It started quite simply really. Showing my son a few educational videos I found online. Then some educational games. Now my oldest son has become rather adept at using the computer to find his favorite games and sites, and would gladly play all day long if he were allowed. I’m sure there are some benefits to his new-found love: he learns some educational concepts and has some technology proficiency I suppose. He may even have more computer know-how than his grandmother. But I just don’t like letting him have too much computer time. (Ironic I know, given the fact that I probably spend more time on the computer than anyone else in the house.)
Regulating the playing time was becoming a power struggle, and so I decided to go with a system that would allow my children to make their own choices within boundaries I could live with.
We had already set some boundaries. In our home, computer games are out on Sunday. On the rest of the days certain responsibilities have to be taken care of first. And obviously, we had also set some ground rules on what makes a site or game appropriate for our home and for them as children as well. The boundary we were struggling with was the amount of time. It seemed to fluctuate from day to day, and the inconsistency was creating a constant state of negotiations.
I finally sat down and decided how much time I could feel comfortable with my son playing on the computer each day. (I know this doesn’t sound new yet, but hang on.) Then, I multiplied that times six to give me a total amount of time for the week. I broke that time down into 10 minute increments, wrote “10” on a craft stick for each increment, and then labeled two empty juice cans with “Time Spent” and “Time Saved”. I placed a small timer by the computer and told my son that we would set the timer each time he played computer. For every ten minutes that he played, we would move one stick from the “saved” can to the “spent” can. He could choose how much to use each day, but once they were gone, they were gone until the first of the next week (“payday”).
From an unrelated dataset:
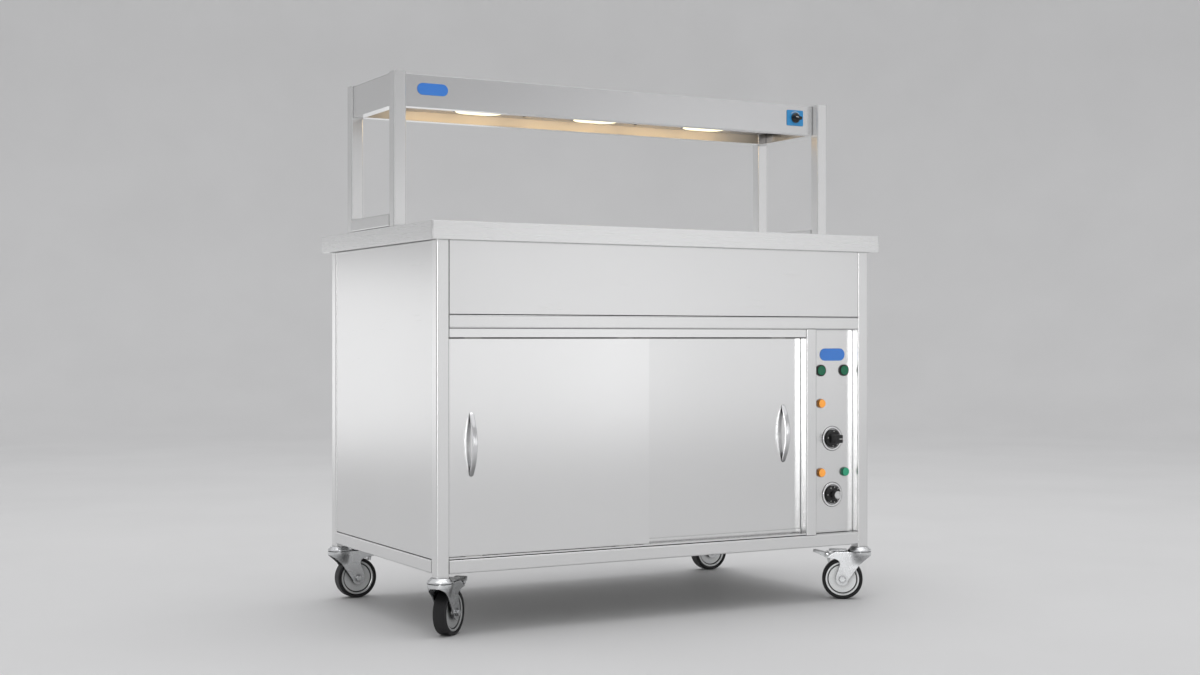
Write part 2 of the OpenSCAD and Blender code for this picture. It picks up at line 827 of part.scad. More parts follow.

This may have sounded like a risky move. Free access to a whole week’s worth of time? I’m sure you’re wondering, and yes, he has had a few times where he burned right through every one of his sticks in one day. WAY too much time on the computer, right? But the thing is, he spent the rest of the week without any time. I had set my limits. There would be a finite number of minutes each week and once they were gone, they were gone. How he used them was up to him. I would still be involved to monitor content and make sure the timer had been set and the sticks moved, but the control — and therefore the responsibility — had been moved to my son.
This system has worked better than my daily timer because I was no longer arbitrarily arguing that he had spent “too much” time the day before and mentally adjusting his alloted time for the next day. He was now bound by his own choices. It wasn’t about me choosing for him each day, he was the one who had that power, within the boundaries I had set.
It hasn’t taken long for my son to begin to plan out his computer time. He often counts up his remaining sticks and the number of days left in the week and plans out how to use them. Not bad for a little guy!
I prefer this week-long allotment over the daily timer because it has allowed him more choice and (as usually happens when you offer choices within boundaries) it has taught him about so much more than just obedience. With this system there are the monetary principles being taught like spending, saving, the opportunity cost principle, and budgeting. It creates a future orientation and the delay of instant gratification. It also teaches very clearly about choice and consequence. Who knew you could get so much return on a few craft sticks and some empty juice cans?
It may not be the best system for everyone, but for us, it has been the perfect balance of boundaries and choices.